Tutti i dati raccolti, in continuo o puntuali, sono organizzati spazialmente, oltre che temporalmente, in un sistema informativo e sono disponibili tramite il sito Web del SIRA. Nello specifico il monitoraggio puntuale è terminato con la conclusione del Progetto Speciale Cave (dicembre 2018), mentre quello in continuo delle sorgenti e dei corsi d’acqua è tutt’ora in corso e va ad arricchire le informazioni a disposizione dell’Agenzia e della Regione.

Tra le azioni previste dal Progetto Speciale Cave vi era anche la predisposizione di un sistema di segnalazione degli episodi di torbidità anomala dei fiumi che impattano infatti fortemente sia sulle condizioni ecologiche ambientali delle acque superficiali e sotterranee, sia sull’utilizzo per il consumo umano delle sorgenti. È stata quindi implementata una specifica metodologia denominata OMNIA (Operative Monitoring Network Instant Alert), ovvero un sistema di allerta istantaneo che permette di effettuare previsioni sugli aumenti di torbidità nei corsi d’acqua, in funzione delle piogge che avvengono nell’area e di evidenziare gli eventi anomali. La procedura crea una mappa interrogabile dell’area in cui sono mostrate tutte le centraline, che cambiano colore in caso la lettura di torbidità sia superiore alle soglie previste nelle ultime 24 ore ed interrogandole viene mostrato il grafico settimanale corrispondente.
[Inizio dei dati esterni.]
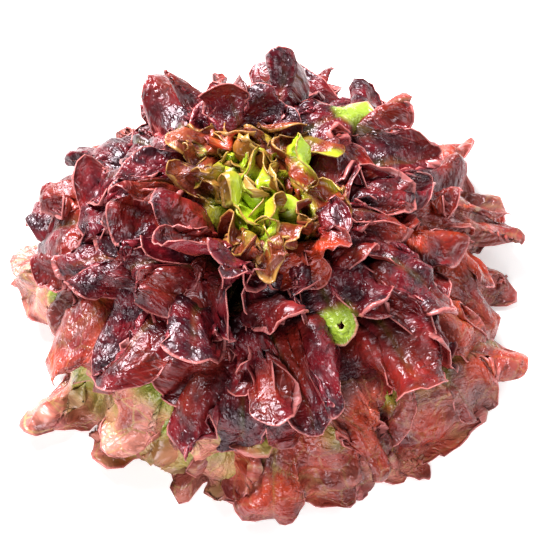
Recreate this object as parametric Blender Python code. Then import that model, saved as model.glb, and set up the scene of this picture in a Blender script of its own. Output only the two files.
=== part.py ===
"""Head of red oakleaf lettuce, cut at the stem and standing on its cut face.

Metres, +Z up, with the origin at the middle of the stem's cut face. One short stem core carries every
leaf. The leaves follow one another up the stem by the golden angle, outermost first. Each leaf lies on its
own surface of revolution round the stem: it leaves the stem steeply, bends outwards as it grows, and an
older leaf always lies outside a younger one, so the leaves nest without touching. Near its margin a leaf is
lobed and waves in and out.
"""

import math

import bmesh
import bpy
import numpy as np

# The head: leaf tips end on a dome of this radius and height, which sinks in at the heart.
HEAD_RADIUS = 0.142
HEAD_HEIGHT = 0.116
HEART_SINK = 0.020
HEART_SINK_RADIUS = 0.030
LEAN_SIDEWAYS, LEAN_BACK = -0.018, 0.010  # how far the top of the head leans over from the stem, along X and Y
HEART_TIP_RADIUS = 0.0015  # the youngest leaf closes over the growing point
LOWEST_TIP_ANGLE = math.radians(88)  # from the dome's top down to the oldest leaf's tip
FLOOR_CLEARANCE = 0.0004  # under a leaf that comes down to the surface the head stands on
LEAF_COUNT = 58
GOLDEN_ANGLE = math.radians(137.508)
OUTERMOST_AZIMUTH = math.radians(252.0)  # where the oldest leaf points, counted from +X

# The stem core, half an ellipsoid on its cut face.
STEM_RADIUS = 0.0155
STEM_HEIGHT = 0.044
STEM_SIDES = 28
STEM_RINGS = 7
LOWEST_LEAF_BASE = 0.006
HIGHEST_LEAF_BASE = 0.040
GROWING_GAP = 0.0004  # leaf base to stem, so that the two solids stay apart

# The leaves, from the heart (age 0) to the outside (age 1).
HEART_HALF_WIDTH = 0.014
OUTER_HALF_WIDTH = 0.058
PETIOLE_HALF_WIDTH = 0.0052
WRAP_LIMIT = 2.6  # radians: a heart leaf wraps the stem, but its two edges never meet
HEART_BASE_TILT = math.radians(22)  # from upright, where the leaf leaves the stem
OUTER_BASE_TILT = math.radians(56)
BLADE_THICKNESS = 0.0009
MIDRIB_THICKNESS = 0.0026
HEART_LOBES = 3
BLADE_LOBES = 5
LOBE_DEPTH = 0.10  # as a share of the leaf's length
SIDE_SHORTENING = 0.36  # how much shorter the outermost veins are than the midrib
SIDE_ROUNDING = 2.2
BLADE_BEGINS, BLADE_FULL = 0.12, 0.80  # shares of the length between which the blade widens
WAVE_TILT = math.radians(9)  # how far the lobes swing in and out
WAVE_BEGINS, WAVE_FULL = 0.45, 0.90  # shares of the length between which they start to swing
WAVE_STEP = 1.9  # radians from one leaf's wave to the next leaf's
RIB_NARROWNESS, RIB_TAPER = 1.6, 1.2  # how fast the midrib thins sideways and along the leaf

# Grid lines of a leaf: along it from base to margin, and across it, three to a lobe.
ALONG = np.array([0.0, 0.34, 0.64, 0.87, 1.0])
COLUMNS_PER_LOBE = 3
STEPS_ALONG_RAY = 61

# The last leaf of each group, counted from the heart.
GROUPS = ((10, "heart"), (26, "inner"), (42, "middle"), (LEAF_COUNT, "outer"))


def between(low, high, share):
    return low + (high - low) * share


def smooth(edge_low, edge_high, value):
    """0 below edge_low, 1 above edge_high, and a soft ramp in between."""
    share = np.clip((value - edge_low) / (edge_high - edge_low), 0.0, 1.0)
    return share * share * (3 - 2 * share)


def lean(height):
    """How far the head has bent over at a height: sideways and back."""
    bend = (height / HEAD_HEIGHT) ** 2
    return LEAN_SIDEWAYS * bend, LEAN_BACK * bend


class Leaf:
    """One leaf's own sizes, worked out from its age: 0 at the heart, 1 for the oldest leaf."""

    def __init__(self, number):
        self.number = number
        self.age = number / (LEAF_COUNT - 1)
        self.azimuth = OUTERMOST_AZIMUTH + (LEAF_COUNT - 1 - number) * GOLDEN_ANGLE
        self.half_width = between(HEART_HALF_WIDTH, OUTER_HALF_WIDTH, self.age**0.55)
        self.lobes = HEART_LOBES if number < GROUPS[0][0] else BLADE_LOBES
        self.set_midrib()

    def set_midrib(self):
        """The midrib is an arc from the stem's surface to the dome: its chord gives its end tilt."""
        self.base_height = between(HIGHEST_LEAF_BASE, LOWEST_LEAF_BASE, self.age)
        narrowing = math.sqrt(1 - (self.base_height / STEM_HEIGHT) ** 2)
        self.base_radius = STEM_RADIUS * narrowing + GROWING_GAP
        self.base_tilt = between(HEART_BASE_TILT, OUTER_BASE_TILT, self.age)
        down = LOWEST_TIP_ANGLE * self.age**0.92
        tip_radius = HEAD_RADIUS * math.sin(down) + HEART_TIP_RADIUS
        sink = HEART_SINK * math.exp(-((tip_radius / HEART_SINK_RADIUS) ** 2))
        tip_height = HEAD_HEIGHT * math.cos(down) - sink
        across, up = tip_radius - self.base_radius, tip_height - self.base_height
        self.tip_tilt = 2 * math.atan2(across, up) - self.base_tilt
        half_turn = (self.tip_tilt - self.base_tilt) / 2
        self.length = math.hypot(across, up) * half_turn / math.sin(half_turn)

    def name(self):
        first = 0
        for end, group in GROUPS:
            if self.number < end:
                return f"{group}_leaf_{self.number - first + 1:02d}"
            first = end

    def across(self):
        return np.linspace(-1.0, 1.0, COLUMNS_PER_LOBE * self.lobes + 1)

    def wave(self, across):
        """+1 where a lobe swings outwards, -1 where it swings in; neighbouring leaves differ."""
        return np.sin(math.pi * self.lobes * 0.5 * across + WAVE_STEP * self.number)

    def ray(self, across):
        """Points (radius, height, half-width) along one vein, from the stem to the margin."""
        in_lobe = abs(((across + 1) / 2 * self.lobes) % 1 - 0.5) * 2  # 0 mid-lobe, 1 in the notch
        reach = 1 - SIDE_SHORTENING * abs(across) ** SIDE_ROUNDING - LOBE_DEPTH * in_lobe**2
        share = np.linspace(0.0, reach, STEPS_ALONG_RAY)
        step = self.length * reach / (STEPS_ALONG_RAY - 1)
        swing = WAVE_TILT * self.wave(across) * smooth(WAVE_BEGINS, WAVE_FULL, share)
        tilt = between(self.base_tilt, self.tip_tilt, share) + swing
        radius = self.base_radius + np.concatenate([[0], np.cumsum(np.sin(tilt[:-1]) * step)])
        height = self.base_height + np.concatenate([[0], np.cumsum(np.cos(tilt[:-1]) * step)])
        widening = smooth(BLADE_BEGINS, BLADE_FULL, share)
        half_width = between(PETIOLE_HALF_WIDTH, self.half_width, widening)
        return radius, height, half_width

    def sheet(self):
        """The leaf's upper face: a grid of points, from the stem to the margin and across the blade."""
        columns = self.across()
        points = np.zeros((len(ALONG), len(columns), 3))
        at = np.round(ALONG * (STEPS_ALONG_RAY - 1)).astype(int)
        for column, across in enumerate(columns):
            radius, height, half_width = (line[at] for line in self.ray(across))
            angle = self.azimuth + across * np.minimum(half_width / radius, WRAP_LIMIT)
            aside, back = lean(height)
            points[:, column, 0] = radius * np.cos(angle) + aside
            points[:, column, 1] = radius * np.sin(angle) + back
            points[:, column, 2] = np.maximum(height, FLOOR_CLEARANCE + BLADE_THICKNESS)
        return points


def material(name, colour, roughness):
    """A plain finish: one Principled BSDF."""
    made = bpy.data.materials.new(name)
    made.use_nodes = True
    shader = made.node_tree.nodes["Principled BSDF"]
    shader.inputs["Base Color"].default_value = (*colour, 1.0)
    shader.inputs["Roughness"].default_value = roughness
    shader.inputs["Metallic"].default_value = 0.0
    return made


def clear_scene():
    for thing in list(bpy.data.objects):
        bpy.data.objects.remove(thing)


def add_object(name, mesh, finish):
    mesh.materials.append(finish)
    made = bpy.data.objects.new(name, mesh)
    bpy.context.scene.collection.objects.link(made)
    return made


def add_stem(finish):
    """The cut stem: a turned half-ellipsoid, flat where the knife went through."""
    form = bmesh.new()
    rings = []
    for ring in range(STEM_RINGS):
        turn = 0.5 * math.pi * ring / STEM_RINGS
        height, radius = STEM_HEIGHT * math.sin(turn), STEM_RADIUS * math.cos(turn)
        aside, back = lean(height)
        corners = []
        for side in range(STEM_SIDES):
            angle = 2 * math.pi * side / STEM_SIDES
            place = (radius * math.cos(angle) + aside, radius * math.sin(angle) + back, height)
            corners.append(form.verts.new(place))
        rings.append(corners)
    top = form.verts.new((*lean(STEM_HEIGHT), STEM_HEIGHT))
    for lower, upper in zip(rings, rings[1:]):
        for side in range(STEM_SIDES):
            after = (side + 1) % STEM_SIDES
            form.faces.new((lower[side], lower[after], upper[after], upper[side]))
    for side in range(STEM_SIDES):
        form.faces.new((rings[-1][side], rings[-1][(side + 1) % STEM_SIDES], top))
    form.faces.new(list(reversed(rings[0])))
    mesh = bpy.data.meshes.new("stem_core")
    form.to_mesh(mesh)
    form.free()
    mesh.shade_smooth()
    mesh.set_sharp_from_angle(angle=math.radians(50))
    add_object("stem_core", mesh, finish)


def add_leaf(leaf, finish):
    """A leaf: its upper face as a grid, thickened downwards, most along the midrib near the stem."""
    rows, columns = len(ALONG), len(leaf.across())
    points = leaf.sheet().reshape(-1, 3)
    faces = []
    for row in range(rows - 1):
        for column in range(columns - 1):
            corner = row * columns + column
            faces.append((corner, corner + columns, corner + columns + 1, corner + 1))
    mesh = bpy.data.meshes.new(leaf.name())
    mesh.from_pydata(points.tolist(), [], faces)
    mesh.shade_smooth()
    made = add_object(leaf.name(), mesh, finish)
    ribs = made.vertex_groups.new(name="rib")
    thinnest = BLADE_THICKNESS / MIDRIB_THICKNESS
    for row, along in enumerate(ALONG):
        for column, across in enumerate(leaf.across()):
            rib = max(0.0, 1 - abs(across) * RIB_NARROWNESS) * (1 - along) ** RIB_TAPER
            ribs.add([row * columns + column], between(thinnest, 1.0, rib), "REPLACE")
    wall = made.modifiers.new("thickness", "SOLIDIFY")
    wall.thickness = MIDRIB_THICKNESS
    wall.offset = -1.0
    wall.vertex_group = "rib"
    return made


def main():
    clear_scene()
    finishes = {
        "heart": material("heart_green", (0.33, 0.50, 0.05), 0.40),
        "inner": material("inner_red", (0.16, 0.03, 0.04), 0.35),
        "middle": material("burgundy", (0.10, 0.012, 0.022), 0.35),
        "outer": material("red_brown", (0.28, 0.07, 0.05), 0.40),
    }
    add_stem(material("pale_stem", (0.62, 0.64, 0.42), 0.55))
    for number in range(LEAF_COUNT):
        leaf = Leaf(number)
        add_leaf(leaf, finishes[leaf.name().split("_")[0]])


main()
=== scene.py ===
# %% [markdown]
# # A head of red oakleaf lettuce
#
# A loose-leaf lettuce is one short stem with dozens of leaves, each a little higher and a golden angle
# further round than the last. This notebook grows such a head in Blender: a cut stem, then every leaf as a
# flat blank that is shaped by its own growth rules, thickened, veined and coloured.

# %% Load the solid frame
import math
import bmesh
import bpy
import numpy as np
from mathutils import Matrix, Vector
from mathutils.bvhtree import BVHTree


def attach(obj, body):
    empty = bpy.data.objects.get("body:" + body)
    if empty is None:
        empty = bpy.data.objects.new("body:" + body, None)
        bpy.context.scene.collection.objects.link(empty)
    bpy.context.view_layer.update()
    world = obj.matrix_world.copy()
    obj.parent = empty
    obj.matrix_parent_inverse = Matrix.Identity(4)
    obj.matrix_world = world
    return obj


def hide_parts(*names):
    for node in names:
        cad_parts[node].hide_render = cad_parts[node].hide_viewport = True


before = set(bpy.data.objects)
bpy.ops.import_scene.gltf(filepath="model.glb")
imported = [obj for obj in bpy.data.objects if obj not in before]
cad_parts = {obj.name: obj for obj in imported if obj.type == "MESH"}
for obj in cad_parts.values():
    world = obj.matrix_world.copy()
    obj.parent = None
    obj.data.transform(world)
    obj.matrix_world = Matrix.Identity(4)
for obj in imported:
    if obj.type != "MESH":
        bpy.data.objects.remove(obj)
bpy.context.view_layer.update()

# %% [markdown]
# ## Camera, light and table
#
# The head is looked at from well above, with a long lens, under big soft lamps. The camera comes first, so
# that every later step can be judged from the same place. One bright sky would light the head evenly, but it
# would also fill the gaps between the leaves. So a large soft box behind the head gives the glossy blades
# their highlights, two weaker ones open up its front and side, and the world adds only a faint fill.

# %% Camera
VIEW_HEIGHT = math.radians(57.5)
LENS = 120.0
CAMERA_DISTANCE = 0.995
AIM = Vector((0.0016, 0.0100, 0.0063))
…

Anche la mappa è disponibile sul sito Web del SIRA all’indirizzo sopra richiamato.

“Gli obiettivi adesso – conclude Licia Lotti – sono quelli di rendere strutturale la rete fin qui implementata, realizzare le curve di portata e correlarle con l’altezza idrometrica in modo da poter calcolare la quantità di marmettola che transita in ogni punto analizzato, studiare la possibilità di eseguire dei tracciamenti dalle cave alle sorgenti, un’operazione che risulta in realtà molto complessa per via della struttura del territorio, ed infine arricchire le stazioni esistenti con altre sonde in grado di fornire dati diversi”.